Sacred Signs has been out of print for a very long time, and used copies are scarce. Since the text itself is in the public domain, I decided to produce a new edition of it, available here for $7.00. I'm pleased with the way it turned out.

Now for some tastes, to show why this has been a favorite book of so many readers over the past century!

* * *

Kneeling

          When a man feels proud of himself, he stands erect, draws himself to his full height, throws back his head and shoulders and says with every part of his body, I am bigger and more important than you. But when he is humble he feels his littleness, and lowers his head and shrinks into himself. He abases himself. And the greater the presence in which he stands the more deeply he abases himself; the smaller he becomes in his own eyes.
          But when does our littleness so come home to us as when we stand in God’s presence? He is the great God, who is today and yesterday, whose years are hundreds and thousands, who fills the place where we are, the city, the wide world, the measureless space of the starry sky, in whose eyes the universe is less than a particle of dust, all-holy, all-pure, all-righteous, infinitely high. He is so great, I so small, so small that beside him I seem hardly to exist, so wanting am I in worth and substance. One has no need to be told that God’s presence is not the place in which to stand on one’s dignity. To appear less presumptuous, to be as little and low as we feel, we sink to our knees and thus sacrifice half our height; and to satisfy our hearts still further we bow down our heads, and our diminished stature speaks to God and says, Thou art the great God; I am nothing.
          Therefore let not the bending of our knees be a hurried gesture, an empty form. Put meaning into it. To kneel, in the soul’s intention, is to bow down before God in deepest reverence.
          On entering a church, or in passing before the altar, kneel down all the way without haste or hurry, putting your heart into what you do, and let your whole attitude say, Thou art the great God. It is an act of humility, an act of truth, and every time you kneel it will do your soul good.

Incense

          “And I saw an angel come and stand before the altar, having a golden censer; and there was given to him much incense, and the smoke of the incense of the prayers of the saints ascended up before God from the hand of the angel.” So writes Saint John in the mysterious book of the Apocalypse.
          The offering of an incense is a generous and beautiful rite. The bright grains of incense are laid upon the red-hot charcoal, the censer is swung, and the fragrant smoke rises in clouds. In the rhythm and the sweetness there is a musical quality; and like music also is the entire lack of practical utility: it is a prodigal waste of precious material. It is a pouring out of unwithholding love.
          “When the Lord was at supper Mary brought the spikenard of great price and poured it over his feet and wiped them with her hair, and the house was filled with the odor of the ointment.” Narrower spirits objected. “Whereto this waste?” But the Son of God has spoken, “Let her alone.

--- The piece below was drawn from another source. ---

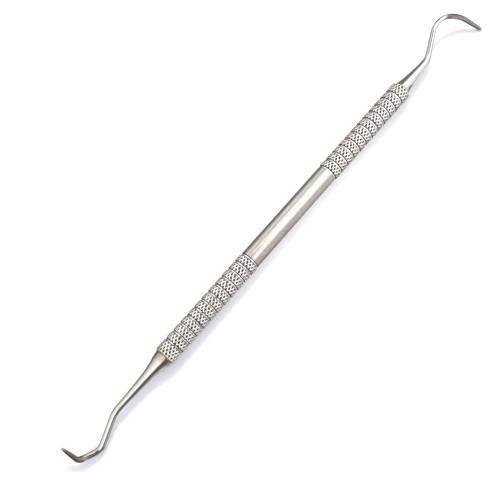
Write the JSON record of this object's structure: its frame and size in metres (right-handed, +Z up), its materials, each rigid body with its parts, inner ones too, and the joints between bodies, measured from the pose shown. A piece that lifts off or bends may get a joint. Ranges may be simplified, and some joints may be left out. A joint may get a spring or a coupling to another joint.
{
  "type": "dental explorer",
  "caption": "Double-ended dental hand instrument: a knurled tubular steel handle with a curved sickle end and a contra-angled end.",
  "frame": {"origin": "on the surface the instrument lies on, under the middle of the handle", "axes": "+X along the handle's axis towards the sickle end, +Z up, -Y the side that the sickle blade points to; the blade of the angled end points to +Y"},
  "size_m": [0.1673, 0.0111, 0.006],
  "materials": {
    "knurled_steel": "stainless steel, diamond knurled with ring grooves, polished smooth along the waist",
    "polished_steel": "mirror-polished stainless steel, blade faces ground",
    "tempered_steel": "polished stainless steel with a faint brown heat tint towards the blade",
    "braze_filler": "dull straw-coloured braze fillet"
  },
  "bodies": {
    "root": {"handle_barrel": "knurled_steel", "sickle_tip": "polished_steel", "angled_tip": "tempered_steel", "sickle_braze_ring": "braze_filler", "angled_braze_ring": "braze_filler"}
  },
  "joints": []
}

She hath done it against my burial.” Mary’s anointing was a mystery of death and love and the sweet savor of sacrifice.
          The offering of incense is like Mary’s anointing at Bethany. It is as free and objectless as beauty. It burns and is consumed like love that lasts through death. And the arid soul still takes his stand and asks the same question: What is the good of it?
          It is the offering of a sweet savor which Scripture itself tells us is the prayers of the Saints. Incense is the symbol of prayer. Like pure prayer it has in view no object of its own; it asks nothing for itself. It rises like the Gloria Patri at the end of a psalm in adoration and thanksgiving to God for his great glory.
          It is true that symbolism of this sort may lead to mere aestheticism. There are imaginations in which the fragrant clouds of incense induce a spurious religiosity; and, in such instances, when it does so, the Christian conscience does right to protest that prayer should be made in spirit and in truth. But though prayer is a plain, straight-forward business, it is not the so-much-for-so-muchness which the niggardly imagination and fleshless heart of the religious Philistine would make of it. The same spirit persists that produced the objection of Judas of Kerioth. Prayer is not to be measured by its bargaining power; it is not a matter of bourgeois common sense.
          Minds of this order know nothing of that magnanimous prayer that seeks only to give. Prayer is a profound act of worship, that asks neither why nor wherefore. It rises like beauty, like sweetness, like love. The more there is in it of love, the more of sacrifice. And when the fire has wholly consumed the sacrifice, a sweet savor ascends.